## Objective
Please quote the material exactly, every line of it.

[Begin Data extract]

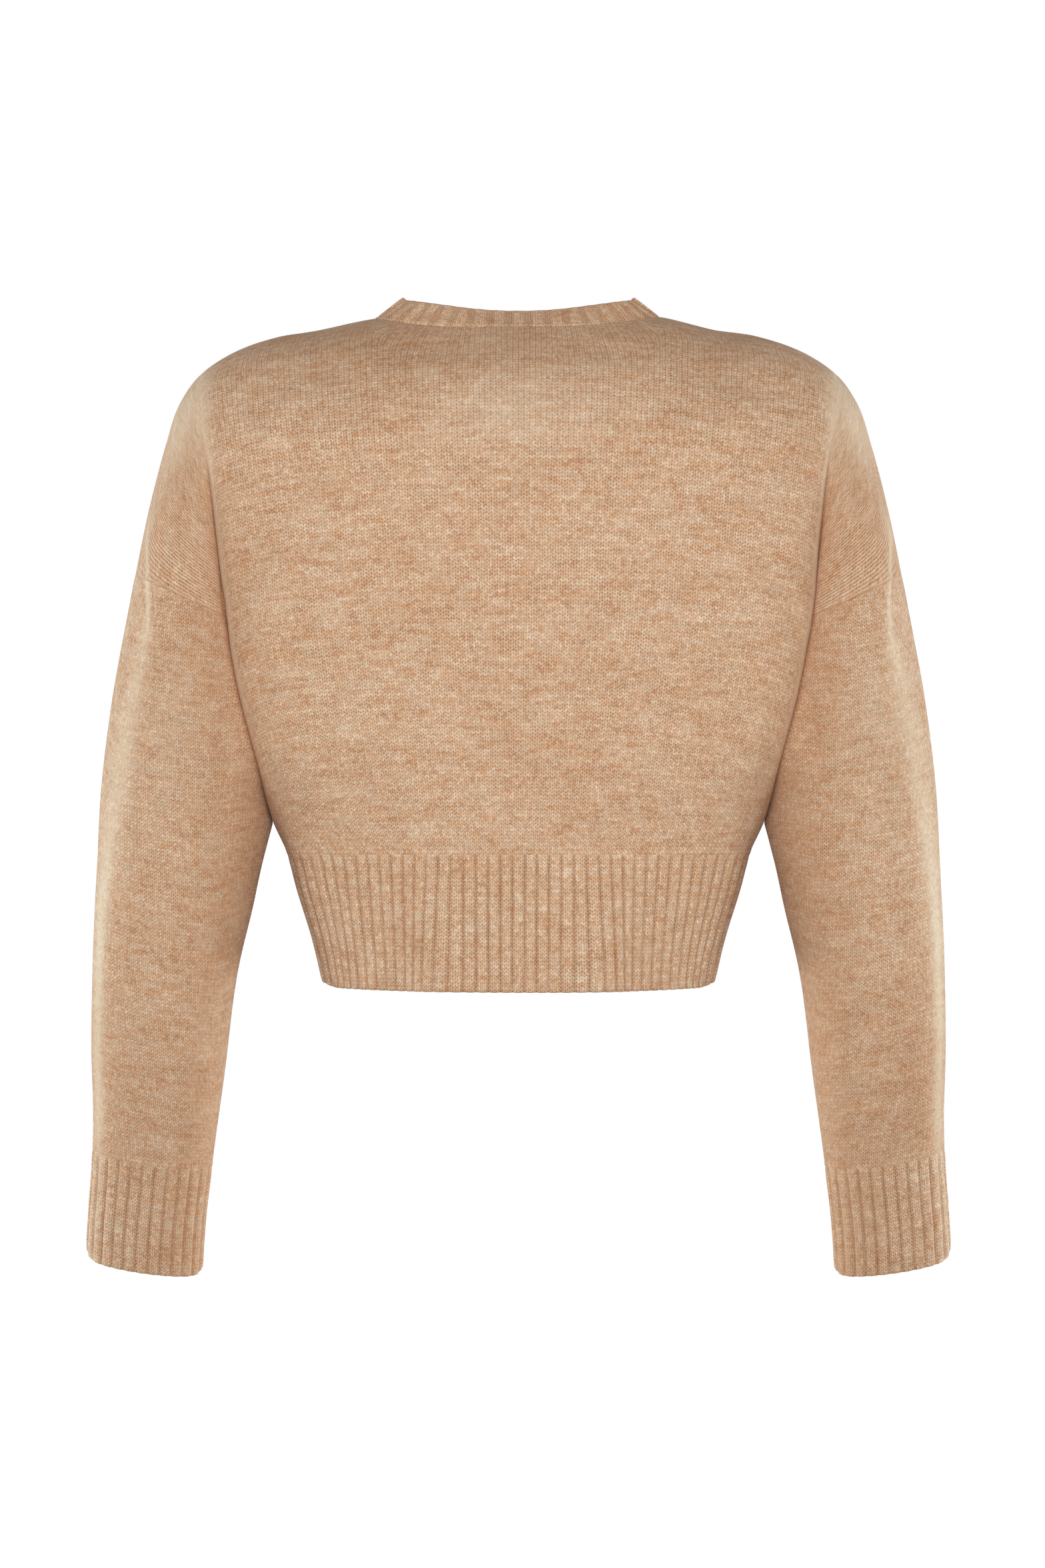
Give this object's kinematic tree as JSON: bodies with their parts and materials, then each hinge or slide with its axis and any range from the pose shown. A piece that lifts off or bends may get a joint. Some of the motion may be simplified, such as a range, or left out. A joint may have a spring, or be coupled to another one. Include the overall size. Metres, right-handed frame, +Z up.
{
  "type": "knitted cardigan",
  "caption": "Cropped V-neck knitted cardigan, buttoned, with dropped shoulders, long sleeves and ribbed hem, cuffs and band, filled out as when worn.",
  "frame": {"origin": "the middle of the neck, level with the high points of the shoulders: where the garment hangs from its wearer", "axes": "+Z up, -Y the buttoned front, +Y the back, +X the wearer's left"},
  "size_m": [0.6108, 0.2445, 0.6921],
  "materials": {
    "knit": "soft brushed stockinette in camel melange yarn",
    "rib": "ribbed knit in the same camel melange yarn",
    "button": "polished brown resin"
  },
  "bodies": {
    "root": {"back": "knit", "front_left": "knit", "front_right": "knit", "sleeve_left": "knit", "sleeve_right": "knit", "cuff_left": "rib", "cuff_right": "rib", "hem_rib_back": "rib", "hem_rib_front_left": "rib", "hem_rib_front_right": "rib", "neck_and_front_band": "rib", "button_1": "button", "button_2": "button", "button_3": "button", "button_4": "button", "button_5": "button"}
  },
  "joints": []
}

[End Data extract]

## The reply
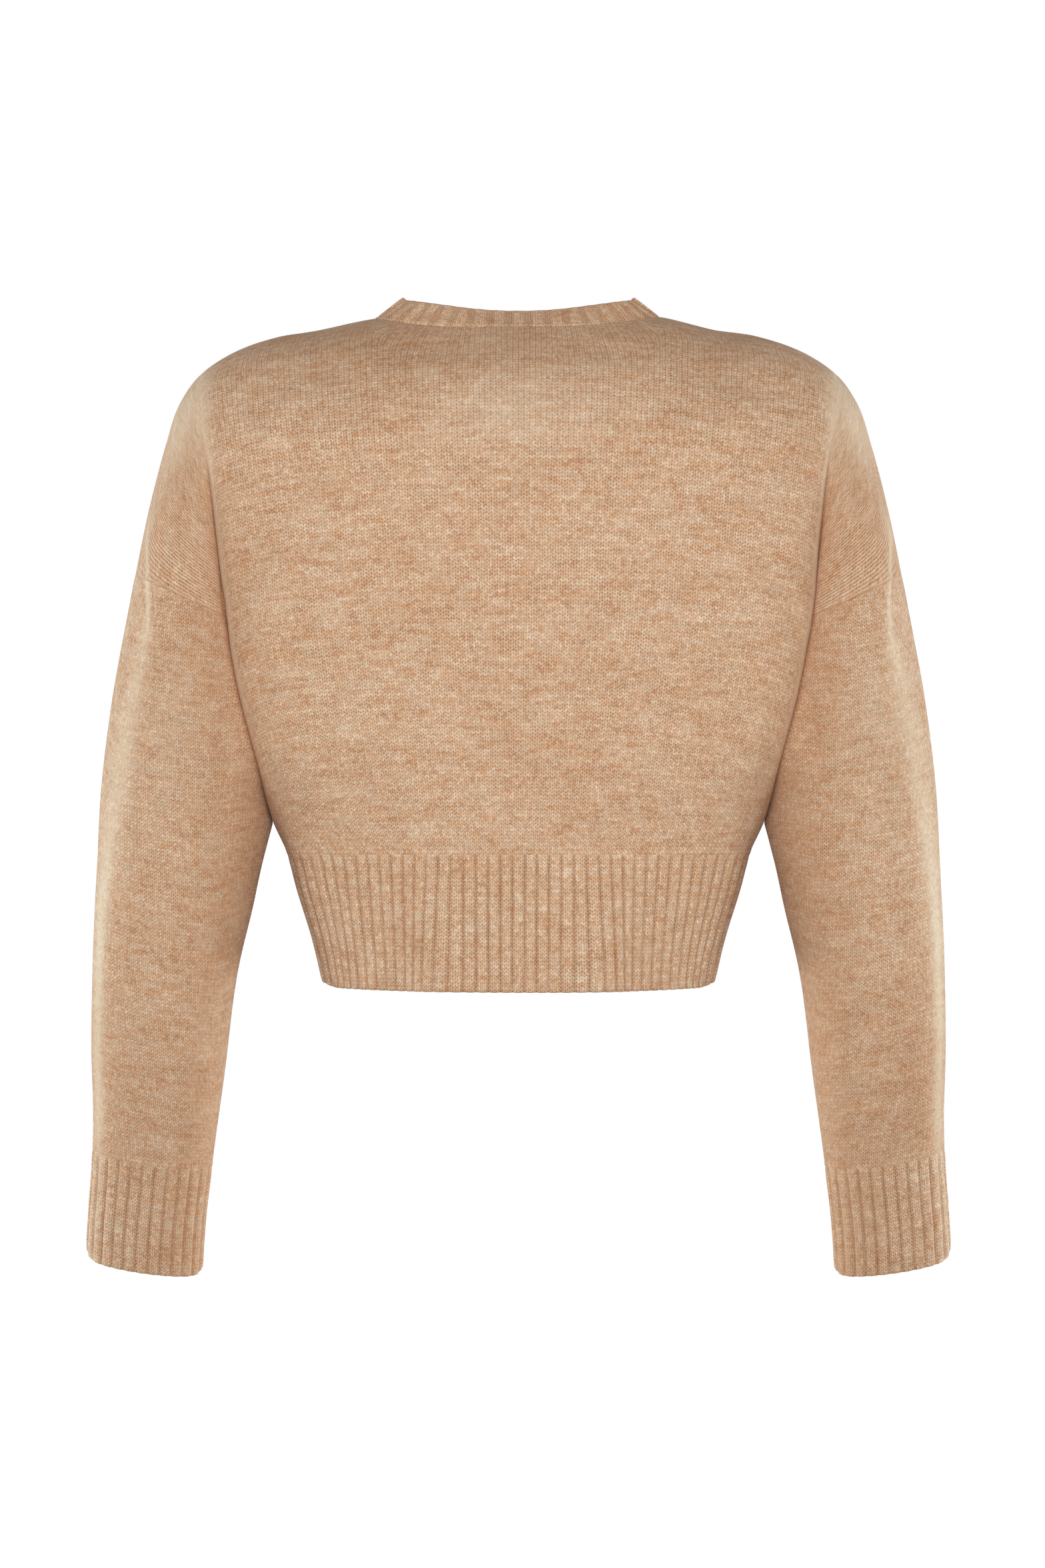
Give this object's kinematic tree as JSON: bodies with their parts and materials, then each hinge or slide with its axis and any range from the pose shown. A piece that lifts off or bends may get a joint. Some of the motion may be simplified, such as a range, or left out. A joint may have a spring, or be coupled to another one. Include the overall size. Metres, right-handed frame, +Z up.
{
  "type": "knitted cardigan",
  "caption": "Cropped V-neck knitted cardigan, buttoned, with dropped shoulders, long sleeves and ribbed hem, cuffs and band, filled out as when worn.",
  "frame": {"origin": "the middle of the neck, level with the high points of the shoulders: where the garment hangs from its wearer", "axes": "+Z up, -Y the buttoned front, +Y the back, +X the wearer's left"},
  "size_m": [0.6108, 0.2445, 0.6921],
  "materials": {
    "knit": "soft brushed stockinette in camel melange yarn",
    "rib": "ribbed knit in the same camel melange yarn",
    "button": "polished brown resin"
  },
  "bodies": {
    "root": {"back": "knit", "front_left": "knit", "front_right": "knit", "sleeve_left": "knit", "sleeve_right": "knit", "cuff_left": "rib", "cuff_right": "rib", "hem_rib_back": "rib", "hem_rib_front_left": "rib", "hem_rib_front_right": "rib", "neck_and_front_band": "rib", "button_1": "button", "button_2": "button", "button_3": "button", "button_4": "button", "button_5": "button"}
  },
  "joints": []
}